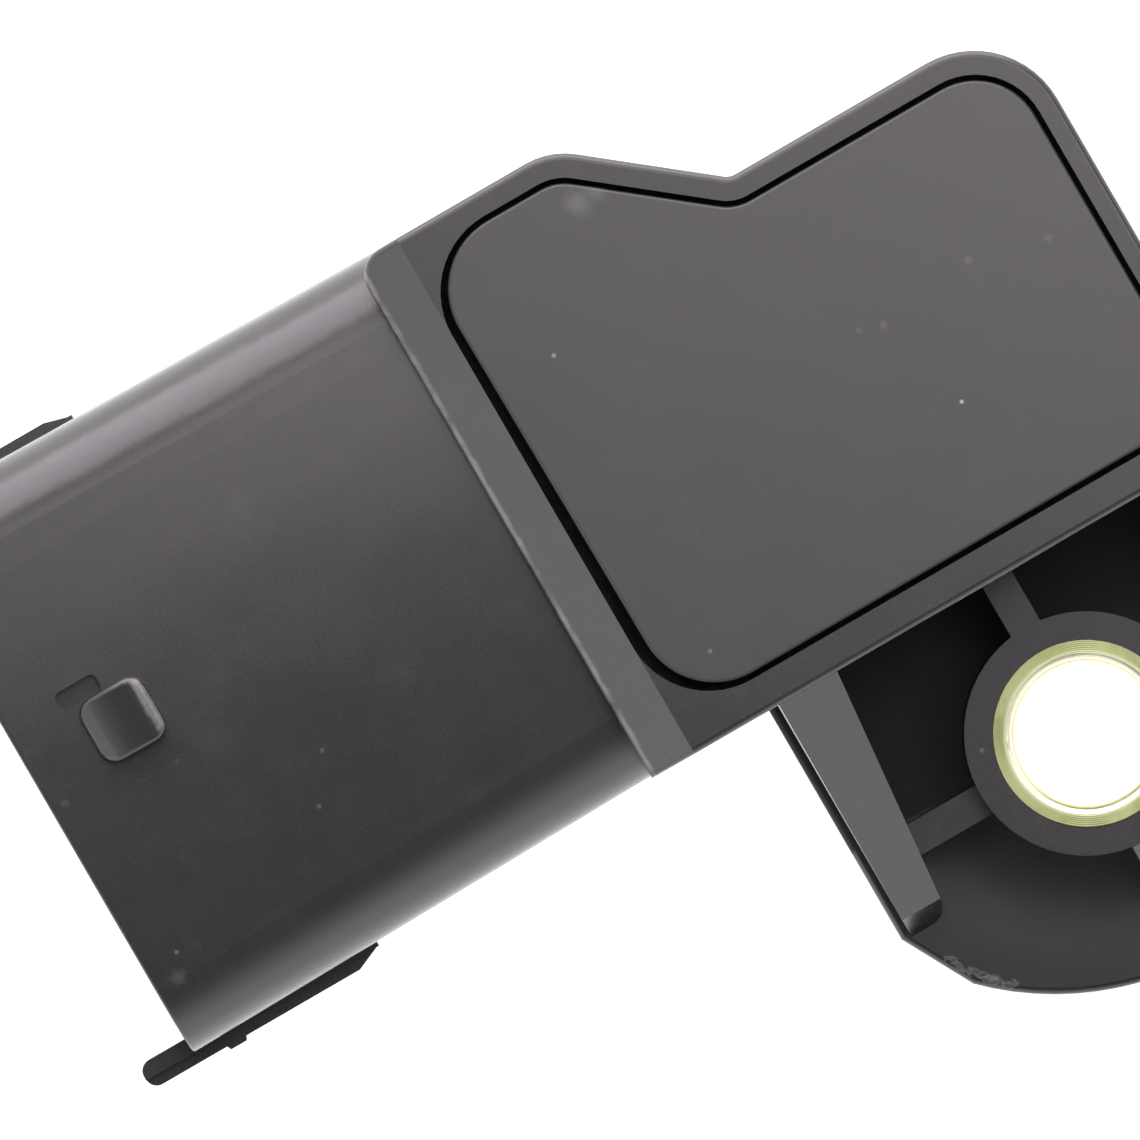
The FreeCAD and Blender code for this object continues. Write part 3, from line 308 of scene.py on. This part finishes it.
housing_dust = [
    (-30.05, 16.58, 13.9, 0.15, 0.8, 0.16),
    (-31.4, 14.49, 13.8, 0.15, 0.8, 0.13),
    (-40.2, 12.04, 13.6, 0.17, 0.8, 0.22),
    (-40.7, 10.99, 13.5, 0.55, 0.9, 0.07),
    (-41.2, 20.3, 13.9, 0.3, 0.9, 0.06),
    (-35.9, 19.4, 13.9, 0.2, 0.9, 0.06),
    (-4.45, 1.7, 9.0, 0.15, 0.8, 0.25),
    (-16.94, 8.56, 16.0, 0.12, 0.7, 0.35),
]
# Lines of painted highlight at the band's foot and along the latch nose's edge.
band_foot_highlight = (-17.8, 7.0, 37.0, 0.24, 14.3)
nose_edge_highlight = (-35.72, 20.8, 23.7, 0.3, 14.6)
housing_plastic = moulded_plastic(
    "housing_plastic",
    dark=(0.018, 0.0165, 0.018),
    light=(0.03, 0.0275, 0.03),
    roughness=(0.24, 0.3),
    streaks=0.5,
    dust=housing_dust,
    highlight_lines=(band_foot_highlight, nose_edge_highlight),
)
dress("housing", housing_plastic)


# Moulding flash
# Five small torn lumps of the housing's plastic, left by the mould on the rim of the flange plate.
# They are flat and run together along the rim, and the first is the shortest.

flash_plastic = moulded_plastic(
    "flash_plastic",
    dark=(0.05, 0.047, 0.05),
    light=(0.13, 0.122, 0.13),
    roughness=(0.35, 0.5),
    streaks=0.2,
    dust=[(-9.47, -7.3, 3.0, 0.1, 0.8, 0.1)],
)
flash_places = ((-10.3, -5.95), (-9.98, -6.48), (-9.62, -7.0), (-9.15, -7.58), (-8.66, -8.08))
flange_top = 0.003
lump_radius = 0.0005
lump_sink = 0.00004
tear = 0.00016
for number, (x, y) in enumerate(flash_places):
    place = (x / 1000, y / 1000, flange_top - lump_sink)
    bpy.ops.object.select_all(action="DESELECT")
    bpy.ops.mesh.primitive_ico_sphere_add(subdivisions=2, radius=lump_radius, location=place)
    lump = bpy.context.object
    lump.name = "moulding_flash_%d" % (number + 1)
    lump.scale = (0.9 + 0.06 * number, 0.5, 0.22)
    lump.rotation_euler = (0, 0, math.radians(-58 + 6 * number))
    bpy.ops.object.transform_apply(location=True, rotation=True, scale=True)
    bpy.ops.object.mode_set(mode="EDIT")
    bpy.ops.mesh.select_all(action="SELECT")
    bpy.ops.transform.vertex_random(offset=tear, seed=number + 3)
    bpy.ops.mesh.subdivide(number_cuts=3, smoothness=0.8)
    bpy.ops.mesh.vertices_smooth(factor=0.5, repeat=6)
    bpy.ops.object.mode_set(mode="OBJECT")
    bpy.ops.object.shade_smooth()
    lump.data.materials.append(flash_plastic)
    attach(lump, "root")


# Lid
# Flat moulded plate in the housing's recess, smoother and a shade lighter than the housing.
# It carries a few specks of dust, faint scuffs and a pale smear by its slanted corner.

lid_dust = [
    (-12.23, 26.66, 15.9, 0.14, 0.7, 0.4),
    (2.5, 15.73, 15.9, 0.12, 0.6, 0.7),
    (-12.8, 11.73, 15.9, 0.13, 0.7, 0.2),
    (5.94, 21.06, 15.9, 0.3, 0.9, 0.07),
    (0.12, 20.8, 15.9, 0.22, 0.9, 0.07),
    (1.2, 20.45, 15.9, 0.25, 0.9, 0.08),
    (9.52, 20.13, 15.9, 0.3, 0.9, 0.06),
    (-7.9, 32.0, 15.9, 0.9, 0.95, 0.12),
    (-6.9, 32.2, 15.9, 0.9, 0.95, 0.1),
]
lid_plastic = moulded_plastic(
    "lid_plastic",
    dark=(0.039, 0.036, 0.039),
    light=(0.052, 0.048, 0.052),
    roughness=(0.29, 0.33),
    streaks=0.3,
    dust=lid_dust,
)
dress("lid", lid_plastic)


# Lid adhesive
# Black cured bead in the groove round the lid, dull and uneven, that bonds the lid to the housing.

def plain_surface(name, dark, light, scale, roughness, metallic=0.0, grain_height=0.00002):
    """Material with a two-tone mottle, uneven gloss and a fine grain."""
    material, tree, shader = new_material(name)
    place = object_place(tree)
    mottle = noise(tree, place, scale, 4.0, 0.6)
    colour = blend_colors(tree, remap(tree, mottle, 0.3, 0.7), (*dark, 1), (*light, 1))
    tree.links.new(colour, shader.inputs["Base Color"])
    low, high = roughness
    patches = noise(tree, place, scale * 3.1, 3.0, 0.6)
    tree.links.new(remap(tree, patches, 0.3, 0.7, low, high), shader.inputs["Roughness"])
    grain = noise(tree, place, 3000.0, 3.0, 0.6)
    bump = add_node(tree, "ShaderNodeBump", None, Strength=0.4, Distance=grain_height, Height=grain)
    tree.links.new(bump.outputs[0], shader.inputs["Normal"])
    shader.inputs["Metallic"].default_value = metallic
    return material


lid_bond = plain_surface(
    "lid_bond", (0.002, 0.002, 0.002), (0.006, 0.0055, 0.006), 800.0, (0.6, 0.8), grain_height=0.00006,
)
lid_bond.node_tree.nodes["Principled BSDF"].inputs["Specular IOR Level"].default_value = 0.1
dress("lid_adhesive", lid_bond)


# Screw bushing
# Turned brass sleeve moulded into the boss, with turning rings on its end and a dull, greenish tone.
# Its bore and the bore's rounded edge are rubbed pale by the screw.

def turned_brass():
    material, tree, shader = new_material("bushing_brass")
    place = object_place(tree)
    ring_pitch = 0.00009
    bore_pitch = 0.00012
    dark_brass = (0.33, 0.34, 0.15, 1)
    light_brass = (0.43, 0.445, 0.23, 1)
    rubbed_brass = (0.93, 0.91, 0.68, 1)
    stained_brass = (0.3, 0.26, 0.12, 1)
    x, y, z = add_node(tree, "ShaderNodeSeparateXYZ", None, i0=place).outputs
    radius = radius_about_screw(tree, x, y)
    rings = math_node(tree, "SINE", math_node(tree, "MULTIPLY", radius, 2 * math.pi / ring_pitch))
    levels = math_node(tree, "SINE", math_node(tree, "MULTIPLY", z, 2 * math.pi / bore_pitch))
    cloud = noise(tree, place, 500.0, 4.0, 0.6, 0.4)
    colour = blend_colors(tree, remap(tree, cloud, 0.3, 0.7), dark_brass, light_brass)
    colour = blend_colors(tree, remap(tree, radius, 0.00385, 0.00345), colour, rubbed_brass)
    stain = remap(tree, noise(tree, place, 1300.0, 5.0, 0.7), 0.6, 0.75)
    colour = blend_colors(tree, math_node(tree, "MULTIPLY", stain, 0.4), colour, stained_brass)
    tree.links.new(colour, shader.inputs["Base Color"])
    tree.links.new(remap(tree, cloud, 0.3, 0.7, 0.28, 0.42), shader.inputs["Roughness"])
    height = math_node(tree, "ADD", rings, levels)
    bump = add_node(tree, "ShaderNodeBump", None, Strength=0.25, Distance=0.000006, Height=height)
    tree.links.new(bump.outputs[0], shader.inputs["Normal"])
    shader.inputs["Metallic"].default_value = 1.0
    return material


dress("screw_bushing", turned_brass())


# Port seal ring
# Black moulded rubber ring, stretched into the groove of the port, with an uneven bloom on it.

seal_rubber = plain_surface("seal_rubber", (0.008, 0.008, 0.009), (0.02, 0.02, 0.021), 900.0, (0.35, 0.55))
dress("port_seal_ring", seal_rubber)


# Terminals
# Stamped bronze blades moulded into the housing, with a satin tin plating of uneven gloss.

tinned_bronze = plain_surface(
    "tinned_bronze", (0.52, 0.51, 0.49), (0.68, 0.67, 0.64), 700.0, (0.25, 0.4),
    metallic=1.0, grain_height=0.000008,
)
for node in ("supply_terminal", "ground_terminal", "signal_terminal"):
    dress(node, tinned_bronze)


# Circuit below the lid
# Fired alumina plate with silicon chips, chip capacitors, a resistor and aluminium bond wires.
# It is bonded in with silicone, and a clear soft gel is poured over it.

circuit_ceramic = plain_surface("circuit_ceramic", (0.66, 0.65, 0.6), (0.78, 0.77, 0.73), 900.0, (0.45, 0.65))
silicone_bond = plain_surface("silicone_bond", (0.42, 0.42, 0.4), (0.52, 0.52, 0.5), 700.0, (0.4, 0.6))
pedestal_glass = plain_surface("pedestal_glass", (0.6, 0.68, 0.64), (0.7, 0.78, 0.74), 800.0, (0.2, 0.45))
silicon = plain_surface(
    "silicon", (0.03, 0.03, 0.04), (0.05, 0.05, 0.065), 1200.0, (0.08, 0.2), grain_height=0.000002,
)
capacitor_ceramic = plain_surface(
    "capacitor_ceramic", (0.32, 0.22, 0.13), (0.42, 0.3, 0.18), 1500.0, (0.4, 0.6),
)
resistor_ceramic = plain_surface(
    "resistor_ceramic", (0.01, 0.01, 0.012), (0.025, 0.025, 0.03), 1500.0, (0.2, 0.35),
)
aluminium_wire = plain_surface(
    "aluminium_wire", (0.7, 0.7, 0.72), (0.82, 0.82, 0.84), 2500.0, (0.25, 0.4), metallic=1.0,
)
for node, material in (
    ("circuit_substrate", circuit_ceramic),
    ("substrate_adhesive", silicone_bond),
    ("glass_pedestal", pedestal_glass),
    ("pressure_chip", silicon),
    ("reference_cap", silicon),
    ("signal_chip", silicon),
    ("supply_capacitor", capacitor_ceramic),
    ("signal_capacitor", capacitor_ceramic),
    ("input_capacitor", capacitor_ceramic),
    ("load_resistor", resistor_ceramic),
    ("supply_bond_wire", aluminium_wire),
    ("ground_bond_wire", aluminium_wire),
    ("signal_bond_wire", aluminium_wire),
    ("chip_bond_wires", aluminium_wire),
):
    dress(node, material)

silicone_gel = plain_surface("silicone_gel", (0.6, 0.64, 0.62), (0.7, 0.73, 0.71), 300.0, (0.08, 0.18))
gel_shader = silicone_gel.node_tree.nodes["Principled BSDF"]
gel_shader.inputs["Transmission Weight"].default_value = 0.8
gel_shader.inputs["IOR"].default_value = 1.41
dress("protective_gel", silicone_gel)


# Floor
# Plain white board just below the port's tip, white to the camera and in reflections.

def mix_values(tree, share, first, second):
    node = add_node(tree, "ShaderNodeMix", {"data_type": "FLOAT"}, i0=share, i2=first, i3=second)
    return node.outputs[0]


floor_size = 2.4
floor_to_camera = 0.9
floor_in_reflections = 1.5
floor_place = (0, 0, cad_box[0][2] - 0.0003)
bpy.ops.mesh.primitive_grid_add(x_subdivisions=4, y_subdivisions=4, size=floor_size, location=floor_place)
floor = bpy.context.object
floor.name = "floor"
floor_material, tree, shader = new_material("pale_floor")
shader.inputs["Base Color"].default_value = (0.8, 0.8, 0.8, 1)
shader.inputs["Roughness"].default_value = 0.9
shader.inputs["Emission Color"].default_value = (1, 1, 1, 1)
path = tree.nodes.new("ShaderNodeLightPath")
mirrored = math_node(tree, "MAXIMUM", path.outputs["Is Glossy Ray"], path.outputs["Is Transmission Ray"])
reflected = math_node(tree, "MULTIPLY", mirrored, floor_in_reflections)
seen = mix_values(tree, path.outputs["Is Camera Ray"], reflected, floor_to_camera)
tree.links.new(seen, shader.inputs["Emission Strength"])
floor.data.materials.append(floor_material)


# Light
# A large softbox towards the top of the picture, a small one just past the camera, a weak one past
# the socket, and a room that reflects dark overhead and light towards the horizon.

def add_softbox(name, aim, bearing, tilt, distance, width, height, power):
    """Area lamp that looks at a point from a bearing and a tilt off the vertical, in degrees."""
    flat = math.radians(bearing)
    lean = math.radians(tilt)
    away = Vector((math.sin(lean) * math.cos(flat), math.sin(lean) * math.sin(flat), math.cos(lean)))
    lamp = bpy.data.lights.new(name, "AREA")
    lamp.shape = "RECTANGLE"
    lamp.size = width
    lamp.size_y = height
    lamp.energy = power
    softbox = bpy.data.objects.new(name, lamp)
    bpy.context.scene.collection.objects.link(softbox)
    softbox.location = Vector(aim) + away * distance
    softbox.rotation_euler = away.to_track_quat("Z", "Y").to_euler()


middle = (-0.0164, 0.018, 0.012)
near_edge = (0.0005, 0.0223, 0.016)
add_softbox("main_softbox", middle, 72, 64, distance=0.6, width=0.8, height=0.7, power=6.2)
add_softbox("top_softbox", near_edge, 45, 14, distance=0.257, width=0.22, height=0.12, power=0.25)
add_softbox("side_softbox", middle, 190, 66, distance=0.6, width=0.35, height=0.25, power=0.25)

room_overhead = 0.27
room_at_horizon = 2.1
room_fill = 0.1
room_seen = 1.0
world = bpy.data.worlds.new("studio_room")
bpy.context.scene.world = world
world.use_nodes = True
tree = world.node_tree
background = tree.nodes["Background"]
background.inputs["Color"].default_value = (1, 1, 1, 1)
direction = tree.nodes.new("ShaderNodeTexCoord").outputs["Generated"]
height = add_node(tree, "ShaderNodeSeparateXYZ", None, i0=direction).outputs[2]
room = remap(tree, height, 1.0, 0.1, room_overhead, room_at_horizon)
path = tree.nodes.new("ShaderNodeLightPath")
mirrored = math_node(tree, "MAXIMUM", path.outputs["Is Glossy Ray"], path.outputs["Is Transmission Ray"])
seen = mix_values(tree, mirrored, room_fill, room)
seen = mix_values(tree, path.outputs["Is Camera Ray"], seen, room_seen)
tree.links.new(seen, background.inputs["Strength"])


# Camera
# Square on above the lid with a long lens, turned about the vertical as in the picture.

picture_turn = -30.1
lid_top = 0.016
distance = 1.0
picture_pixels = 1140
pixels_per_mm = 22.4
picture_width = picture_pixels / pixels_per_mm / 1000
camera_data = bpy.data.cameras.new("camera")
camera = bpy.data.objects.new("camera", camera_data)
bpy.context.scene.collection.objects.link(camera)
camera.location = (middle[0], middle[1], lid_top + distance)
camera.rotation_euler = (0, 0, math.radians(picture_turn))
camera_data.sensor_width = 36
camera_data.lens = 36 * distance / picture_width
camera_data.clip_start = 0.01
camera_data.clip_end = 10
bpy.context.scene.camera = camera
bpy.context.scene.view_settings.view_transform = "Standard"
━━━━━━━━━━━━━━━━━━━━━━━━━━━━━━
**CHALLENGE**
Isolate each line of the listing above that includes "from". Copy it.

**FULL ANSWER**
The FreeCAD and Blender code for this object continues. Write part 3, from line 308 of scene.py on. This part finishes it.
    """Area lamp that looks at a point from a bearing and a tilt off the vertical, in degrees."""